I didn’t try orzo, the little grain-shaped pasta made from durum wheat and semolina flour, until my mid-twenties.
All those wasted years! I eat it weekly now ― it’s perfect for midweek meals like tray bakes and slow cooker dishes, because it’s really good at turning excess juices and liquid into a flavourful hydrator.
But to be honest, I thought it was a grain all of its own until I realised it’s simply chopped-up pasta dough.
And while that was an incorrect assumption, it turns out the food’s name is actually closer to that meaning than it is to its true form.
What does “orzo” mean?
In English, it means the little pasta we all know and love.

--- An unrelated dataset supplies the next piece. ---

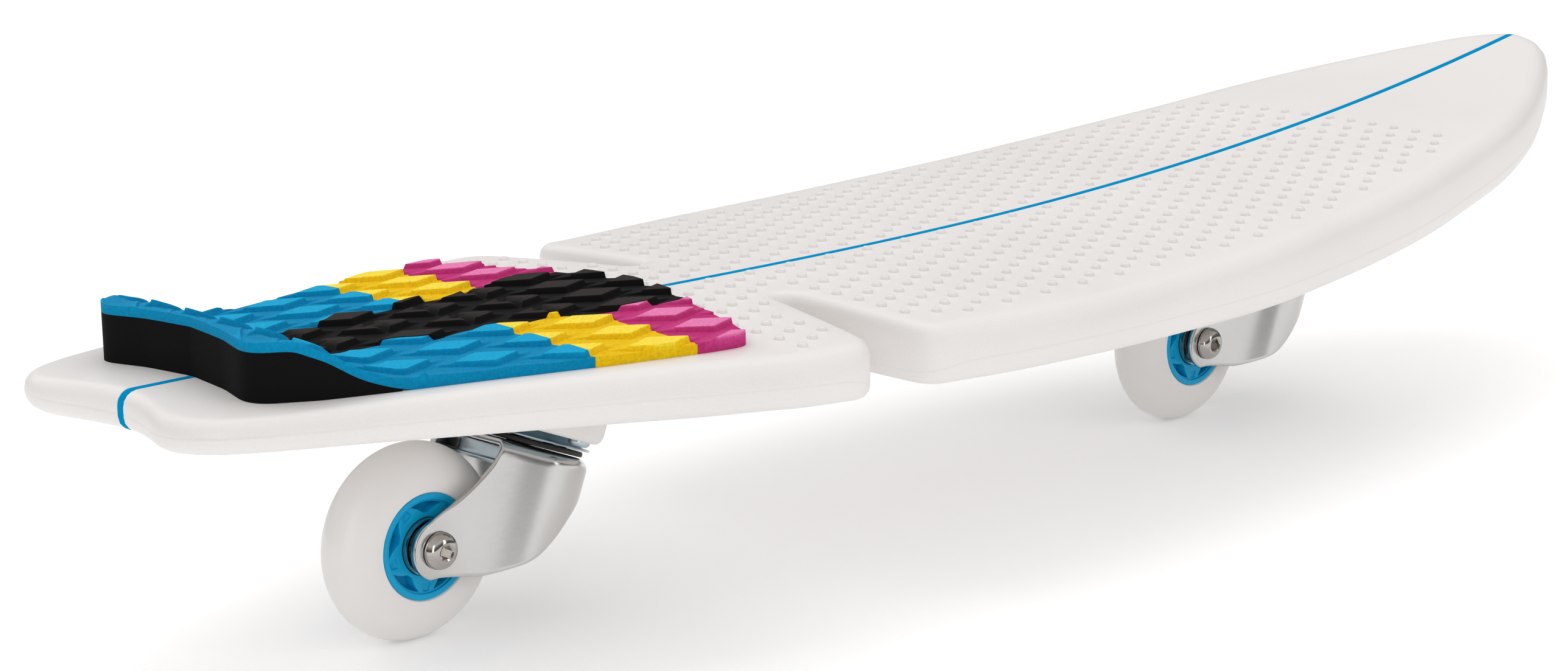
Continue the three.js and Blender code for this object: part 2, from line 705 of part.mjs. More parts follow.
// Tyre section: a half ellipse of tread over a straight bore
function tyre() {
  const shoulder = hubRadius + gap;
  const half = wheelWidth / 2;
  const profile = [[shoulder, -treadShoulder]];
  for (let degrees = -80; degrees <= 80; degrees += 20) {
    const angle = radians(degrees);
    const rise = (wheelRadius - shoulder) * Math.cos(angle) ** treadFullness;
    profile.push([shoulder + rise, half * Math.sin(angle)]);
  }
  profile.push([shoulder, treadShoulder], [shoulder, -treadShoulder]);
  return acrossBoard(turned(profile, fine));
}

function pocketOutline() {
  const [a, b] = [radians(pocketHalfAngle), radians(pocketTipAngle)];
  return [
    [pocketInner * Math.cos(b), -pocketInner * Math.sin(b)],
    [pocketOuter * Math.cos(a), -pocketOuter * Math.sin(a)],
    [pocketOuter * Math.cos(a / 2), -pocketOuter * Math.sin(a / 2)],
    [pocketOuter, 0],
    [pocketOuter * Math.cos(a / 2), pocketOuter * Math.sin(a / 2)],
    [pocketOuter * Math.cos(a), pocketOuter * Math.sin(a)],
    [pocketInner * Math.cos(b), pocketInner * Math.sin(b)],
  ];
}

// Hub with a rim, a web with pockets on both faces and a seat for each bearing
function hub() {
  const web = hubHalfWidth - hubWebInset;
  const seat = bearingOuter + gap;
  const step = bearingInside - gap;
  const lip = bearingOuter - bearingRing;
  const half = [
    [lip, step], [seat, step], [seat, web], [hubRadius - hubRimWall, web],
    [hubRadius - hubRimWall, hubHalfWidth], [hubRadius, hubHalfWidth],
  ];
  const other = half.map(([radius, y]) => [radius, -y]).reverse();
  const body = solidOf(turned([...half, ...other, half[0]], fine));
  const pockets = [];
  for (const side of [1, -1]) {
    const [low, high] = sided(side, web - pocketDepth, web + overrun);
    for (let i = 0; i < pocketCount; i += 1) {
      const pocket = prism(pocketOutline(), low, high);
      pockets.push(solidOf(pocket.rotateZ(2 * Math.PI * i / pocketCount + Math.PI / 2)));
    }
  }
  const cut = pockets.reduce((part, pocket) => part.subtract(pocket), body);
  return placedOn(cut, new THREE.Matrix4().makeRotationX(Math.PI / 2));
}

const sided = (side, low, high) => (side > 0 ? [low, high] : [-high, -low]);

function bearingOuterRing(side) {
  const [low, high] = sided(side, bearingInside, bearingFace);
  return acrossBoard(ring(bearingOuter - bearingRing, bearingOuter, -high, -low, medium));
}

// Inner ring with the shield that closes the bearing's outward face
function bearingInnerRing(side) {
  const edge = bearingOuter - bearingRing - gap;
  const step = bearingBore + bearingRing;
  const [inside, back, face] = [bearingInside, bearingFace - 2 * shieldInset, bearingFace - shieldInset];
  const profile = [
    [bearingBore, inside], [step, inside], [step, back], [edge, back], [edge, face],
    [step, face], [bearingBore, bearingFace], [bearingBore, inside],
  ];
  return acrossBoard(turned(profile.map(([radius, y]) => [radius, -side * y]), coarse));
}

const hubSpacer = () => acrossBoard(ring(bearingBore, bearingBore + hubSpacerWall, -bearingInside + gap,
  bearingInside - gap, coarse));

function sideSpacer(side) {
  const [low, high] = sided(side, bearingFace + gap, legHalfGap - gap);
  return acrossBoard(ring(bearingBore, sideSpacerRadius, -high, -low, coarse));
}

// Domed axle bolt with a hexagon socket; its head is on the rider's right
const axleDomeShares = [[0, 1], [0.45, 1], [0.8, 0.75], [1, 0.2], [1, 0]];
function axleBolt() {
  const under = legOuter + gap;
  const head = under + axleHeadHeight;
  const far = legOuter + gap + axleNutHeight + axleTail;
  const dome = axleDomeShares.map(([out, up]) => [axleHeadRadius * out, under + axleHeadHeight * up]);
  const body = solidOf(turned([...dome, [axleRadius, under], [axleRadius, -far], [0, -far]], coarse));
  const socket = solidOf(prism(hexagon(2 * axleSocketRadius * Math.cos(Math.PI / 6)), head - axleSocketDepth,
    head + overrun));
  return placedOn(body.subtract(socket), new THREE.Matrix4().makeRotationX(Math.PI / 2));
}

function axleNut() {
  const face = legOuter + gap;
  const body = solidOf(prism(hexagon(axleNutFlats), -face - axleNutHeight, -face));
  const bore = solidOf(disc(axleRadius + gap, -face - axleNutHeight - overrun, -face + overrun, coarse));
  return placedOn(body.subtract(bore), new THREE.Matrix4().makeRotationX(Math.PI / 2));
}

function wheelGroup(end) {
  const group = new THREE.Group();
  group.add(named(`${end}_tyre`, tyre(), finish.tread));
  group.add(named(`${end}_hub`, hub(), finish.blue));
  group.add(named(`${end}_hub_spacer`, hubSpacer(), finish.steel));
  for (const [hand, side] of [['left', 1], ['right', -1]]) {
    group.add(named(`${end}_bearing_outer_${hand}`, bearingOuterRing(side), finish.steel));
    group.add(named(`${end}_bearing_inner_${hand}`, bearingInnerRing(side), finish.steel));
    group.add(named(`${end}_side_spacer_${hand}`, sideSpacer(side), finish.steel));
  }
  group.add(named(`${end}_axle_bolt`, axleBolt(), finish.steel));
  group.add(named(`${end}_axle_nut`, axleNut(), finish.zinc));
  return group;
}

function casterGroup(end, axleX) {
  const swivel = new THREE.Group();
  swivel.applyMatrix4(swivelMatrix(axleX));
  swivel.add(named(`${end}_base_plate`, basePlate(), finish.zinc));
  screwPlaces.forEach(([x, y], i) => {
    const screw = named(`${end}_plate_screw_${i + 1}`, plateScrew(), finish.zinc);
    screw.position.set(x, y, 0);
    swivel.add(screw);
  });
  swivel.add(named(`${end}_kingpin`, kingpin(), finish.steel));
  swivel.add(named(`${end}_kingpin_nut`, kingpinNut(), finish.zinc));
  swivel.add(named(`${end}_upper_ball_ring`, ballRing(crownTop, flangeUnder), finish.steel));
  swivel.add(named(`${end}_lower_ball_ring`, ballRing(cupFloor, crownUnder), finish.steel));
  swivel.add(named(`${end}_lower_cup`, lowerCup(), finish.zinc));
  const screw = named(`${end}_cup_lock_screw`, lockScrew(), finish.zinc);
  screw.applyMatrix4(lockScrewMatrix());
  swivel.add(screw);
  swivel.add(named(`${end}_dust_seal`,
    solidOf(ring(sealBore, sealRadius, -sealThickness, 0, fine)), finish.black));
  swivel.add(named(`${end}_fork`, fork(), finish.nickel));

  const caster = new THREE.Group();
  const wheel = wheelGroup(end);
  wheel.position.set(axleX, 0, wheelRadius);
  caster.add(swivel, wheel);
  return caster;
}

const board = new THREE.Group();
board.add(named('deck_front', deck(splitX + gap / 2, noseX), finish.deck));
board.add(named('deck_tail', deck(tailX, splitX - gap / 2), finish.deck));
board.add(named('stripe_front',
  solidOf(stripeBody(splitX + gap / 2, noseX - stripeNoseInset, 0)), finish.blue));
board.add(named('stripe_tail',
  solidOf(stripeBody(tailX + swallowDepth + stripeTailInset, splitX - gap / 2, 0)), finish.blue));
board.add(...padParts());
board.add(casterGroup('rear', rearAxleX), casterGroup('front', frontAxleX));

export default board;
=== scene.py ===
# %% [markdown]
# # Caster board, lesson 1: the frame
# The board is already solved as a set of solids with joints. Loading it gives every body, node and
# joint in metres, so a piece drawn at its real place is already where it belongs.
# %% Load the frame
import math
from math import cos, dist, hypot, pi, radians, sin, tau
import bmesh
import bpy
from mathutils import Matrix, Vector
from mathutils.geometry import convex_hull_2d


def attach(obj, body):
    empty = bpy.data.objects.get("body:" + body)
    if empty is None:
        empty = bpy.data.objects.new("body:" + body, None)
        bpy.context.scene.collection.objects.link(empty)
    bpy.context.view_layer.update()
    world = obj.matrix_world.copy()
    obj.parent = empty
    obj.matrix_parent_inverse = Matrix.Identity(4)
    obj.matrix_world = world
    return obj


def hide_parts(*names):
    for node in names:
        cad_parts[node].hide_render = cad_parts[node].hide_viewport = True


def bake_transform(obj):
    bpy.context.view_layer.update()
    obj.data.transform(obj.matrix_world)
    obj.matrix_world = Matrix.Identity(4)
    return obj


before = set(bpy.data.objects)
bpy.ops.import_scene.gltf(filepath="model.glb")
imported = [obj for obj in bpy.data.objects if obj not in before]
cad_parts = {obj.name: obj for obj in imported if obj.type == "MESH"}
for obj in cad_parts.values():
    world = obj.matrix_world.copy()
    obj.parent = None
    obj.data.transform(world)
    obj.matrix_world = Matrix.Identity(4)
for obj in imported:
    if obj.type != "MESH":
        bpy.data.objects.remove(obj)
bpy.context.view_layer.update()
print("nodes in the frame:", len(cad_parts))

# %% [markdown]
# ## The working unit
# Every mesh below is drawn in millimetres and shrunk once, when it becomes a piece.
# %% Millimetres and curves
MM = 0.001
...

But literally translated from the word’s native Italian, orzo means “barley.”
If you’re wondering what the Italians use to describe “barley,” I’m afraid I have some confusing news ― it’s still “orzo,” as this pearl barley-infused zuppa di orzo (barley soup) recipe shows.
However, orzo (meaning barley) can be split into perlato (pearl) and mondo (hulled) kinds in Italian. Pasta Evangelists say that the food is also sometimes referred to as risoni in Italy.
To make things even more baffling, Italia Outdoors Food and Wine write: “In Friuli Venezia Giulia, a very typical regional dish is a ‘risotto’ made with barley, or orzo, called orzotto.”
This can be “confusing” to outsiders, the site reads, often leading non-Italians to inaccurately recreate the region’s dish with orzo instead of barely ― meanwhile, other areas of Italy make the dish with the mini pasta instead.
On top of all that, food site The Mediterranean Dish explains that orzo is called arpa şehriye, or “barley noodle”, in Turkish; piñones, meaning “pine nuts”, in Spanish; and kritharáki, translated as “little barley”, in Greek.
Of course, it’s not the only pasta type to be named after something it’s not
The (somewhat brutal, but nonetheless true) comments under a Reddit post about the topic sarcastically point out that pappardelle, which means butterfly, pasta does not, in fact, flap off of our plates.
Nor, the netizens of r/iamveryculinary point out, do orecchiette (meaning “ears”) listen to us eating them.
To which I say, fair enough ― but those aren’t the same! This would be like calling potato chips “parsnip strips”, rather than naming a light and fluffy cake “fairy cake” ― this is food-on-similar-food, rather than food-on-similar-non-food, confusion!